The Occupy Wall Street movement in 2011 sought arguments supporting their position against the wealthiest 1 percent, but nowhere could such data be found.

Until now.

Thomas Piketty’s book “Capital in the Twenty-first Century” provides a sweeping account of rising inequality, based on 15 years of empirical research conducted with other scholars. It’s worth asking, what’s new?

  1. Piketty focuses on the tax records of the top 1 percent, instead of median income surveys. In particular, he found “the richest 1 percent appropriated 60 percent of the increase in US national income between 1977 and 2007.”
  2. The book attributes increasing income inequality to the rise of the “supermanager”, not globalisation or technology.
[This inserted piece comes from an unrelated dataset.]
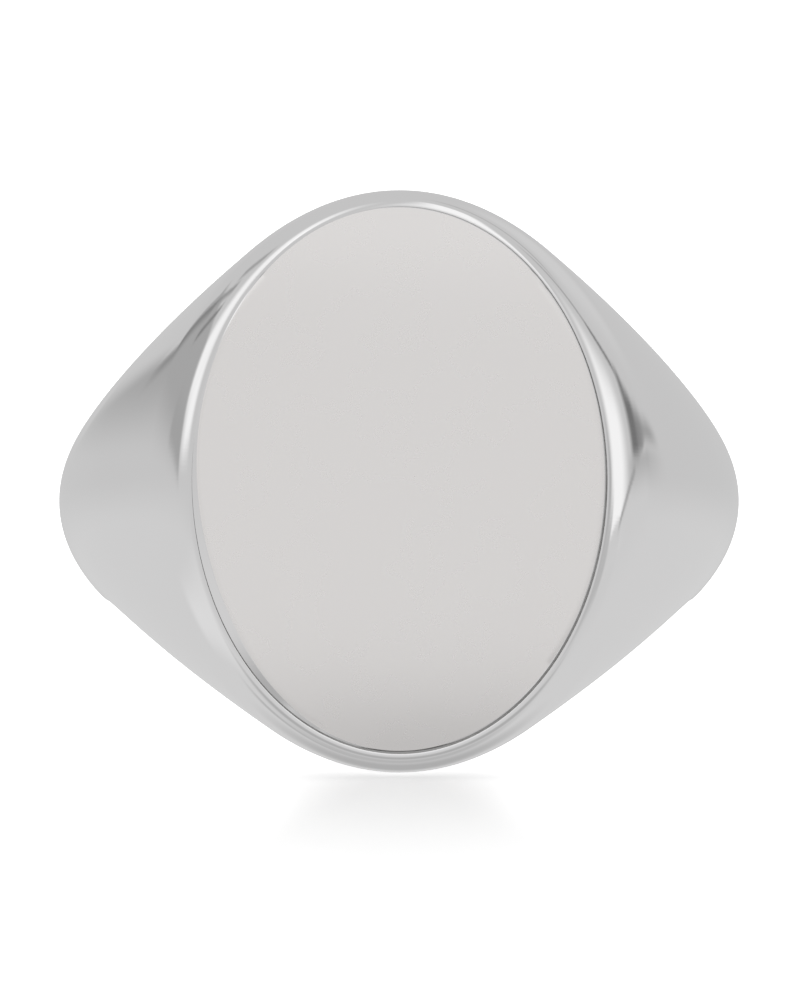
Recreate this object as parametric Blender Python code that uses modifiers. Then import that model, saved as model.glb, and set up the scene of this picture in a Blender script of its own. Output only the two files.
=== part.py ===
"""Men's oval signet ring: a cast shank and head, a satin table plate, and the solder under it.

Units are metres. The finger bore runs along Z. The signet table faces -Y, and the origin is at
the centre of its flat face. X runs across the finger.
"""

import math

import bmesh
import bpy
import numpy as np

MM = 0.001

# Finger bore and shank
BORE_RADIUS = 9.5 * MM          # a US size 9 finger
SHANK_RADIUS = 11.25 * MM       # outside of the shank at the sides and the back
BORE_CENTRE_Y = 11.8 * MM       # depth of the bore's axis behind the table
EDGE_ROUND = 0.35 * MM          # rounding where the skin meets the bore
SIDE_HEIGHT = 6.45 * MM         # half-height of the skin's full oval at the sides
BACK_HEIGHT = 4.7 * MM          # the same at the back of the shank
SHOULDER_RISE = 3.5 * MM        # how far the shoulders swell out of the shank's circle
SHOULDER_POWER = 2.5            # how late the swelling starts
TAPER_SLOPE = 0.36              # how fast the shoulders widen along the finger
TAPER_SOFTNESS = 3.0 * MM       # how gradually that widening starts

# Head: its skin rolls over into a bead that ends at the plate's edge
LIP_DEPTH = 0.40 * MM           # the bead ends this far behind the table
BEAD_DEPTH = 0.95 * MM          # depth of the bead's roll
BEAD_POWER = 2.2                # roundness of the roll: 2 is an ellipse's quarter

# Table plate and its seat
PLATE_WIDTH = 6.62 * MM         # half-width of the plate
PLATE_HEIGHT = 8.75 * MM        # half-height of the plate
PLATE_THICKNESS = 0.85 * MM
PLATE_BEVEL = 0.14 * MM
SEAT_GAP = 0.04 * MM            # clearance all round the plate
SEAT_DEPTH = 1.05 * MM          # the seat's floor lies this far behind the table
SOLDER_THICKNESS = 0.14 * MM
SOLDER_INSET = 0.20 * MM        # the solder stops short of the plate's edge

# Fineness of the faceted solids
OVAL_STEPS = 20                 # steps over the outer skin, from lower edge to upper edge
TURN_STEPS = 13                 # steps in each quarter turn around the finger
HEAD_STEPS = 7                  # steps over the head's bead
ROUND_STEPS = 2                 # steps over each rounded edge of the bore
BORE_STEPS = 2                  # steps across the bore
PLATE_SIDES = 80                # sides of the plate's and the solder's outline
PLAN_SAMPLES = 2000             # samples along the shoulder's plan curve

POLISHED_SILVER = (0.86, 0.85, 0.84, 1.0)
SATIN_SILVER = (0.80, 0.79, 0.78, 1.0)
SOLDER_GREY = (0.62, 0.61, 0.60, 1.0)


def plan_curve():
    """The shoulder seen along the finger: y and x, relative to the bore's axis, head to side."""
    turn = np.linspace(0.0, math.pi / 2, PLAN_SAMPLES)
    radius = SHANK_RADIUS + SHOULDER_RISE * np.cos(turn) ** SHOULDER_POWER
    return -radius * np.cos(turn), radius * np.sin(turn)


PLAN_Y, PLAN_X = plan_curve()
LIP_Y = LIP_DEPTH - BORE_CENTRE_Y
SEAT_WIDTH = PLATE_WIDTH + SEAT_GAP
SEAT_HEIGHT = PLATE_HEIGHT + SEAT_GAP


def shoulder_width(y):
    """Half-width of the shoulders at depth y, relative to the bore's axis, without the bead."""
    return float(np.interp(y, PLAN_Y, PLAN_X))


def shoulder_height(y):
    """Half-height of the shoulders at depth y, relative to the bore's axis, without the bead."""
    return SIDE_HEIGHT + TAPER_SLOPE * (math.hypot(y, TAPER_SOFTNESS) - TAPER_SOFTNESS)


def bead_roll(y):
    """How far the bead has rolled in at depth y: 1 at the plate's edge, 0 where the roll starts."""
    left = max(0.0, min(1.0, 1.0 - (y - LIP_Y) / BEAD_DEPTH))
    return 1.0 - (1.0 - left ** BEAD_POWER) ** (1.0 / BEAD_POWER)


def level_width(y):
    """Half-width of the skin's oval at depth y, relative to the bore's axis."""
    return shoulder_width(y) - (shoulder_width(LIP_Y) - SEAT_WIDTH) * bead_roll(y)


def level_height(y):
    """Half-height of the skin's oval at depth y, relative to the bore's axis."""
    return shoulder_height(y) - (shoulder_height(LIP_Y) - SEAT_HEIGHT) * bead_roll(y)


def back_height(turn):
    """Half-height of the skin's oval behind the sides, at an angle from the head's middle."""
    share = (1.0 - math.cos(2.0 * (turn - math.pi / 2))) / 2.0
    return SIDE_HEIGHT + (BACK_HEIGHT - SIDE_HEIGHT) * share


def world(x, y, z):
    """A point given relative to the bore's axis, in the ring's own frame."""
    return (x, y + BORE_CENTRE_Y, z)


def oval_row(half_width, half_height, y):
    """Half an oval at one depth, from its lowest point round +X to its highest."""
    angles = np.linspace(-math.pi / 2, math.pi / 2, OVAL_STEPS + 1)
    return [world(half_width * math.cos(a), y, half_height * math.sin(a)) for a in angles]


def skin_point(turn, radius):
    """The skin's upper point at an angle round the finger and a distance from the bore's axis."""
    x, y = radius * math.sin(turn), -radius * math.cos(turn)
    if y < 0.0:
        width, height = level_width(y), level_height(y)
        return x, y, height * math.sqrt(1.0 - min(1.0, x / width) ** 2)
    height = back_height(turn)
    return x, y, height * math.sqrt(1.0 - (radius / SHANK_RADIUS) ** 2)


def skin_arc(turn):
    """The skin from its lower edge to its upper edge at one angle round the finger."""
    stop = BORE_RADIUS + EDGE_ROUND
    steps = np.linspace(-1.0, 1.0, OVAL_STEPS + 1)
    if turn > math.pi / 2:
        reach = math.acos(stop / SHANK_RADIUS)
        points = []
        for step in steps:
            radius = SHANK_RADIUS * math.cos(step * reach)
            z = back_height(turn) * math.sin(step * reach)
            points.append(world(radius * math.sin(turn), -radius * math.cos(turn), z))
        return points
    edge_y = -stop * math.cos(turn)
    reach = math.acos(min(1.0, stop * math.sin(turn) / level_width(edge_y)))
    middle_y = -stop * (1.0 - turn / (math.pi / 2))
    points = []
    for step in steps:
        y = edge_y + (middle_y - edge_y) * (1.0 - step * step)
        angle = step * reach
        if abs(step) < 1.0:
            points.append(world(level_width(y) * math.cos(angle), y, level_height(y) * math.sin(angle)))
        else:
            x, y, z = skin_point(turn, stop)
            points.append(world(x, y, math.copysign(z, step)))
    return points


def rounded_edge(turn):
    """The curve from the skin's upper edge to the bore's wall, ends left out, and the bore's end."""
    start = np.array(skin_point(turn, BORE_RADIUS + EDGE_ROUND))
    corner = np.array(skin_point(turn, BORE_RADIUS))
    end = corner - np.array((0.0, 0.0, EDGE_ROUND))
    curve = []
    for step in range(1, ROUND_STEPS):
        t = step / ROUND_STEPS
        curve.append((1 - t) ** 2 * start + 2 * t * (1 - t) * corner + t * t * end)
    return curve, end


def section(turn):
    """One closed section of the shank: skin, upper edge, bore and lower edge."""
    curve, bore_end = rounded_edge(turn)
    upper = [world(*point) for point in curve]
    lower = [world(x, y, -z) for x, y, z in reversed(curve)]
    heights = np.linspace(bore_end[2], -bore_end[2], BORE_STEPS + 1)
    bore = [world(bore_end[0], bore_end[1], z) for z in heights]
    return skin_arc(turn) + upper + bore + lower


def head_rows():
    """Half-ovals from the middle of the plate's seat, up to its edge and over the bead."""
    seat_y = SEAT_DEPTH - BORE_CENTRE_Y
    rows = [oval_row(0.0, SEAT_HEIGHT, seat_y), oval_row(SEAT_WIDTH, SEAT_HEIGHT, seat_y)]
    depths = [LIP_Y + BEAD_DEPTH * (1.0 - math.cos(a)) for a in np.linspace(0.0, math.pi / 2, HEAD_STEPS + 1)]
    for y in depths + [-(BORE_RADIUS + EDGE_ROUND)]:
        rows.append(oval_row(level_width(y), level_height(y), y))
    return rows


def add_grid(shape, rows, closed):
    """Quads between neighbouring rows of points; a closed row also joins its end to its start."""
    verts = [[shape.verts.new(point) for point in row] for row in rows]
    for first, second in zip(verts, verts[1:]):
        count = len(first)
        for i in range(count if closed else count - 1):
            j = (i + 1) % count
            shape.faces.new((first[i], first[j], second[j], second[i]))


def make_object(name, shape, material, collection):
    """A smooth-shaded object made of a bmesh."""
    mesh = bpy.data.meshes.new(name)
    shape.to_mesh(mesh)
    shape.free()
    mesh.materials.append(material)
    mesh.shade_smooth()
    mesh.set_sharp_from_angle(angle=math.radians(35))
    thing = bpy.data.objects.new(name, mesh)
    collection.objects.link(thing)
    return thing


def make_material(name, colour, roughness):
    """A metal."""
    material = bpy.data.materials.new(name)
    material.use_nodes = True
    surface = material.node_tree.nodes["Principled BSDF"]
    surface.inputs["Base Color"].default_value = colour
    surface.inputs["Metallic"].default_value = 1.0
    surface.inputs["Roughness"].default_value = roughness
    return material


def make_ring_body(collection):
    """The cast body: half of it as a loft from the head round the finger, then mirrored."""
    shape = bmesh.new()
    add_grid(shape, head_rows(), closed=False)
    turns = np.linspace(0.0, math.pi, 2 * TURN_STEPS + 1)
    add_grid(shape, [section(turn) for turn in turns], closed=True)
    bmesh.ops.remove_doubles(shape, verts=shape.verts[:], dist=0.0005 * MM)
    bmesh.ops.recalc_face_normals(shape, faces=shape.faces[:])
    for vert in shape.verts:
        if abs(vert.co.x) < 0.0005 * MM:
            vert.co.x = 0.0
    body = make_object("ring_body", shape, make_material("polished_silver", POLISHED_SILVER, 0.08),
                       collection)
    mirror = body.modifiers.new("other_half", "MIRROR")
    mirror.use_axis = (True, False, False)
    mirror.merge_threshold = 0.001 * MM
    return body


def oval_slab(half_width, half_height, front_y, thickness):
    """An oval slab whose front face lies at front_y and whose thickness runs towards +Y."""
    shape = bmesh.new()
    bmesh.ops.create_cone(shape, cap_ends=True, segments=PLATE_SIDES, radius1=1.0, radius2=1.0, depth=1.0)
    for vert in shape.verts:
        x, z, side = vert.co
        vert.co = (x * half_width, front_y + (0.5 - side) * thickness, z * half_height)
    bmesh.ops.recalc_face_normals(shape, faces=shape.faces[:])
    return shape


def make_face_plate(collection):
    """The table plate, with a bevel round its front face."""
    shape = oval_slab(PLATE_WIDTH, PLATE_HEIGHT, 0.0, PLATE_THICKNESS)
    rim = [edge for edge in shape.edges if all(vert.co.y < 0.1 * MM for vert in edge.verts)]
    bmesh.ops.bevel(shape, geom=rim, offset=PLATE_BEVEL, segments=1, affect="EDGES")
    material = make_material("satin_silver", SATIN_SILVER, 0.38)
    return make_object("face_plate", shape, material, collection)


def make_solder_layer(collection):
    """The thin sheet of solder between the plate and its seat."""
    gap = (SEAT_DEPTH - PLATE_THICKNESS - SOLDER_THICKNESS) / 2
    shape = oval_slab(PLATE_WIDTH - SOLDER_INSET, PLATE_HEIGHT - SOLDER_INSET,
                      PLATE_THICKNESS + gap, SOLDER_THICKNESS)
    material = make_material("silver_solder", SOLDER_GREY, 0.45)
    return make_object("solder_layer", shape, material, collection)


def main():
    for thing in list(bpy.data.objects):
        bpy.data.objects.remove(thing, do_unlink=True)
    collection = bpy.data.collections.new("signet_ring")
    bpy.context.scene.collection.children.link(collection)
    make_ring_body(collection)
    make_face_plate(collection)
    make_solder_layer(collection)


main()
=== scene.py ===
"""Looks of the oval signet ring: polished cast body, satin table plate, solder, light tent.

Units are metres, in the CAD's frame: the finger bore runs along Z, the signet table faces -Y and
the origin is the centre of its flat face.
"""

import math

import bmesh
import bpy
import numpy as np
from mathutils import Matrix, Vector


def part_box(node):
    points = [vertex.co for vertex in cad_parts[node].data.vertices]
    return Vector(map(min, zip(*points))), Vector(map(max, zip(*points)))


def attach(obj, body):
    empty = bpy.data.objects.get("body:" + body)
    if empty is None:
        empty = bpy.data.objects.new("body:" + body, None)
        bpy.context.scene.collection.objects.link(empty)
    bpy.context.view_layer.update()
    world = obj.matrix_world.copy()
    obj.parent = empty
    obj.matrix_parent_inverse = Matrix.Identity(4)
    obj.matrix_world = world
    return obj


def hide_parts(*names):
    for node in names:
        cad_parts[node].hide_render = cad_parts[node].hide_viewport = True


MM = 0.001

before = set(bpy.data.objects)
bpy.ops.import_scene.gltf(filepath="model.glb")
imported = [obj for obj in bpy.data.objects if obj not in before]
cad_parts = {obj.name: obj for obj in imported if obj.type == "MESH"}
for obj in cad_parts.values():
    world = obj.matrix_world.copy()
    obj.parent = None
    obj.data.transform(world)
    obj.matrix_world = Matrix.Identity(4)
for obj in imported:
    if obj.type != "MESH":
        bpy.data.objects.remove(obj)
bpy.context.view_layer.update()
BODY_LOW, BODY_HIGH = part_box("ring_body")
PLATE_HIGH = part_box("face_plate")[1]
SOLDER_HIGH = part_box("solder_layer")[1]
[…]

The average American CEO today is paid 200 times as much as the typical employee, compared to 20 to 1 in the 1950s.
  3. Piketty expands his analysis to countries other than the US. He generally found the share of income going to the 1 percent has risen sharply in other nations too, with the United States the winner of the inequality race.

Capital in the Twenty-first Century will provide inspiration for further research grounded in data, shifting away from abstract, theoretical economic models. Perhaps incorporation of big data sets will show if we really are heading towards what Lawrence Summers calls a Downton Abbey economy, where birth matters more than effort or talent.